It's safe to go into the sauna, even for most pregnant women and some heart patients. An analysis of 130 studies of sauna safety published in the American Journal of Medicine found no evidence that saunas lower fertility rates or cause birth defects or other health problems in healthy people. The studies suggest saunas are safe for people with stable heart disease, hypertension, lung disease, rheumatic disease or skin disease. People who shouldn't use saunas are those with unstable angina, recent heart attack victims, people with narrowed arteries and women with high-risk pregnancies.
Fears that the hepatitis B vaccine can cause multiple sclerosis are unfounded, according to two new studies reported in the New England Journal of Medicine. Despite a lack of scientific evidence, fears of such a link have worried some doctors and patients for years. But, in two independent studies, researchers from the Harvard School of Public Health and McGill University in Montreal found the vaccine doesn't cause MS in healthy people or trigger flare-ups in MS patients.

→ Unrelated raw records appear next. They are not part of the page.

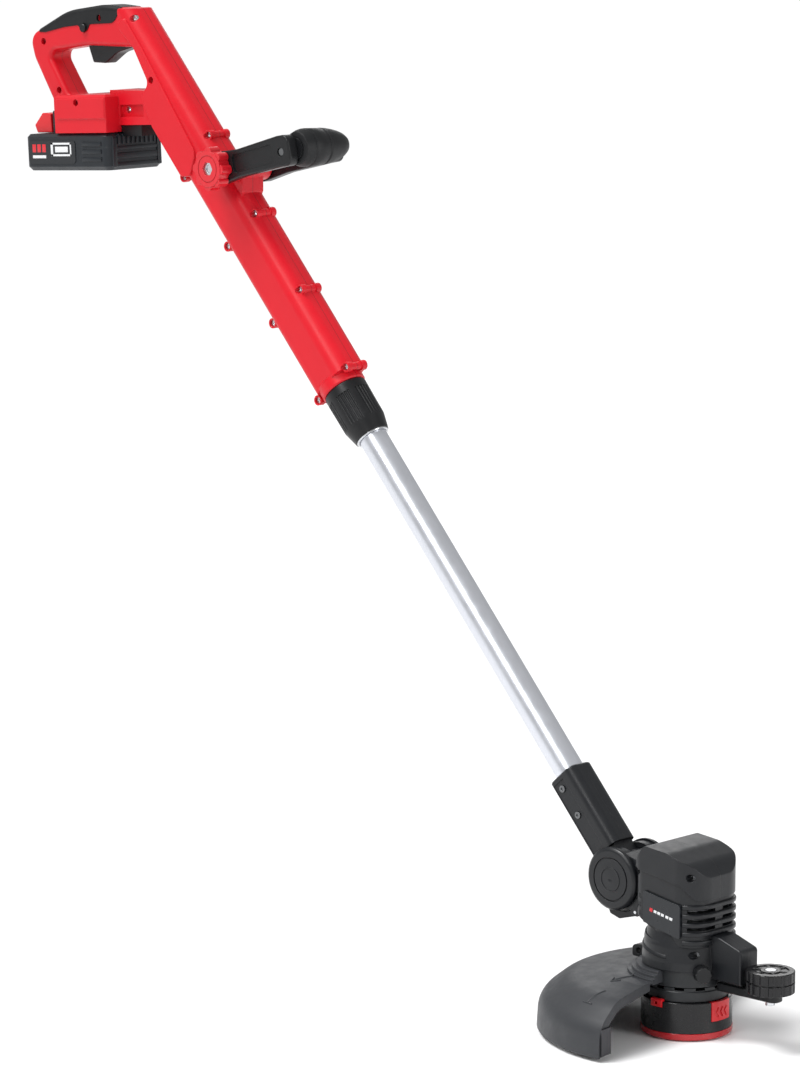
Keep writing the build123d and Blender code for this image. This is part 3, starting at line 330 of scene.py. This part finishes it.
add_look("screw", (0.62, 0.63, 0.65), 0.25, metallic=1.0, vary=0.08, grain=0.1, edge=0.0002,
         wear=1.25)
add_look("screw_dark", (0.17, 0.175, 0.18), 0.34, metallic=1.0, vary=0.1, grain=0.1, wear=1.6)
add_look("brass", (0.72, 0.50, 0.20), 0.26, metallic=1.0, vary=0.1, grain=0.1, edge=0.0002, wear=1.2)
add_look("copper", (0.62, 0.24, 0.10), 0.3, metallic=1.0, vary=0.12, grain=0.1, wear=1.3)
add_look("line", (0.62, 0.63, 0.56), 0.28, vary=0.08, grain=0.06, wear=1.1, coat=0.3)
add_look("print_white", (0.72, 0.73, 0.74), 0.4, vary=0.04, grain=0.03, edge=0.0002, wear=1.1)
add_look("print_red", (0.60, 0.02, 0.03), 0.38, vary=0.05, grain=0.03, edge=0.0002, wear=1.1)

NODE_LOOK = {
    "red_shell": ["handle_shell_right", "handle_shell_left"],
    "red_plain": ["aux_knob"],
    "red_trim": ["battery_release_button", "line_eyelets", "latch_front", "latch_rear"],
    "red_cap": ["bump_cap", "cup_ring"],
    "soft_black": ["grip_overmold", "aux_handle_grip"],
    "black": ["main_switch", "trigger", "lock_off_button", "dock_terminal_block", "tube_collet",
              "twist_collar", "shaft_lock_button", "aux_handle_frame", "guide_bush", "pivot_pedal",
              "wheel_arm", "wheel_clamp_knob"],
    "screw": ["handle_screws", "trigger_spring", "trigger_pin", "aux_handle_bolt", "aux_knob_nut",
              "pivot_bolt", "rotor_bearings", "head_screws", "wheel_axle", "reel_spring"],
    "screw_dark": ["aux_handle_screws", "sleeve_screws"],
    "brass": ["dock_contact_blades", "battery_terminals"],
    "pack": ["battery_case_lower", "battery_case_upper"],
    "cell": ["battery_cells"],
    "board": ["battery_board"],
    "label": ["battery_labels", "motor_label"],
    "tube": ["shaft_tube"],
    "head": ["sleeve_right", "sleeve_left", "motor_housing_right", "motor_housing_left"],
    "head_plain": ["pivot_disc_right", "pivot_disc_left"],
    "motor": ["motor_stator", "rotor_shaft"],
    "hub": ["bearing_plate", "spool_hub"],
    "guard": ["guard"],
    "blade": ["line_cutter"],
    "cup": ["spool_cup", "line_reel", "guide_wheel"],
    "line": ["line_winding"],
}
for look, names in NODE_LOOK.items():
    for node_name in names:
        mesh_data = NODES[node_name].data
        mesh_data.materials.clear()
        mesh_data.materials.append(LOOK[look])


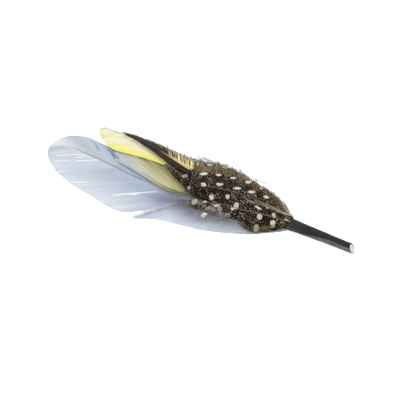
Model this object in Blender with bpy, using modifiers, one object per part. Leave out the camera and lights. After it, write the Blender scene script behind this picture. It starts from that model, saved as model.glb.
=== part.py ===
"""Hat feather mount: feathers of several birds gathered at their quills in a black wrapped stem.

The mount lies on its back. +X runs along it to the cut end of the stem, the feather tips point to -X,
+Y is the side of the yellow feather and +Z is up. Sizes are in millimetres and are turned to metres
where a shape is made.
"""
import math
import random
from dataclasses import dataclass

import bmesh
import bpy
from mathutils import Vector

MM = 0.001
CENTRE = (-1.33, 1.12)          # middle of the mount's outline in the drawing below; it becomes the origin

# Vanes and shafts
VANE_THICKNESS = 0.4
LAYER_PITCH = 1.2               # a feather lies this far above the one that it covers
FLOOR_CLEARANCE = VANE_THICKNESS / 2
SHAFT_SIDES = 6

# Wrapped stem
STEM_MOUTH = Vector((44.1, 2.3, 2.55))
STEM_END = Vector((74.0, 1.1, 1.82))
STEM_RADII = (2.87, 2.38, 2.12) # at the mouth, half way and at the end
WRAP_THICKNESS = 0.3
WRAP_STEP = 0.15                # height of the overlapped seam
WRAP_SIDES = 36
SEAM_ANGLE = math.radians(-120)
CUT_NORMAL = Vector((1.0, 0.25, 0.6)).normalized()
OVERLENGTH = 0.1                # the wrap and the quill are made this much too long and then cut

# Stripped quill of the large blue feather, which fills the stem
QUILL_END_RADIUS = 1.32
QUILL_MOUTH_RADIUS = 0.95
QUILL_NECK = 0.6                # share of its taper that it has half way between mouth and vanes

# Other quills lie round it in the mouth and stop a little way inside
BUNDLE_RADIUS = 1.85
BUNDLE_INNER_RADIUS = 1.7
QUILL_REACH = 5.0
QUILL_BEND = 0.5                # and run straight again this far in front of the mouth
SHAFT_TAPER = 0.45              # radius at a feather's tip over that at its base

# The heap's ridge: distance along, place across, height
RIDGE = ((-78, -1.5, 0.4), (-72, 1.0, 1.0), (-66, 1.8, 1.5), (-58, 1.5, 2.2), (-50, 0.5, 3.0),
         (-40, -1.5, 3.7), (-24, -2.5, 3.9), (0, -0.5, 3.6), (20, 1.5, 3.3), (44, 2.3, 2.9))
NEAR_SLOPE = 0.2
TIP_SLOPE, FAR_SLOPE, DOME_SLOPE = 0.35, 0.2, 0.4
NEAR_ROUNDING, DOME_ROUNDING = 3.0, 6.0
TIP_DROP, DOME_DROP = 2.0, 40.0
TIP_END, FAR_START = -62, -48       # along the heap, the far slope changes between these
DOME_START, DOME_FULL = -30, 0      # and becomes the dome's between these
NEAR_SIDE, FAR_SIDE = -9, 1         # across it, a feather goes from its near rank to its far rank
GATHER_START, GATHER_END = 24, 44   # and the feathers draw together towards the stem here


@dataclass
class Feather:
    """One feather, drawn from above: matching points on its shaft and at the tips of its barbs."""
    colour: tuple
    near_rank: float            # layers below it on the near side, and on the far side
    far_rank: float
    mouth_rise: float           # height above the ridge where it reaches the stem
    bundle_angle: float         # place of its quill round the thick one, from +Y, in degrees
    shaft_radius: float
    cells: tuple                # cells of its vane along and across
    lock_depth: float           # how deep the gaps between locks of barbs cut the edge
    spine: list
    near: list
    far: list


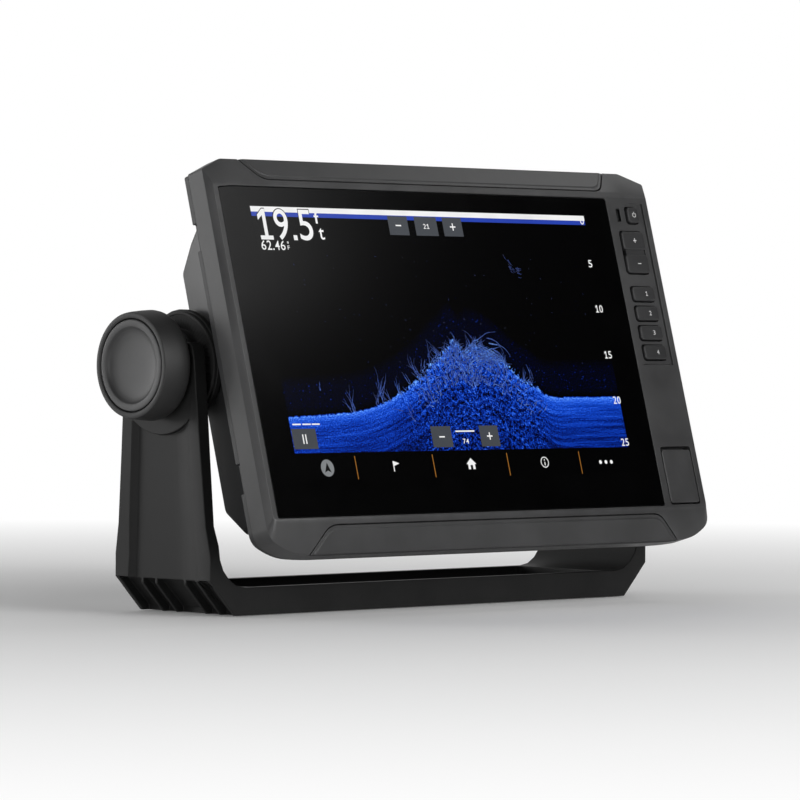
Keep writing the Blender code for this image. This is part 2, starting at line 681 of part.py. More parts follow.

Artificial heart OK'd: The government has given the go-ahead to a Massachusetts company to try its artificial heart in humans. Abiomed Inc. received Food and Drug Administration approval to test AbioCor, the first totally implantable artificial heart, in five patients. Five medical centers will be included in the trial and the first device probably will be implanted during the first half of this year. If things go well, the trial will expand to include 25 additional facilities, Abiomed said.
Gene of the week, part 1: A common version of an immune system gene raises the risk of developing the most severe kind of diabetes, a study suggests. The finding might someday help doctors treat the disease, which can lead to kidney failure and other organ damage. The new work is reported in the journal Nature Genetics by Australian researchers, who found that a gene called IL12B plays a significant role in the development of type 1 diabetes.
Gene of the week, part 2: Scientists have tracked down a gene that makes some families prone to prostate cancer. Overall, it may play a role in up to 5 percent of cases, they said. Scientists have already implicated a few known genes in prostate cancer risk, and there appear to be at least a half-dozen more. But the new work, reported in Nature Genetics by University of Utah researchers, is the first to start with families with a strong inherited predisposition to the disease and to identify the responsible gene, called ELAC2.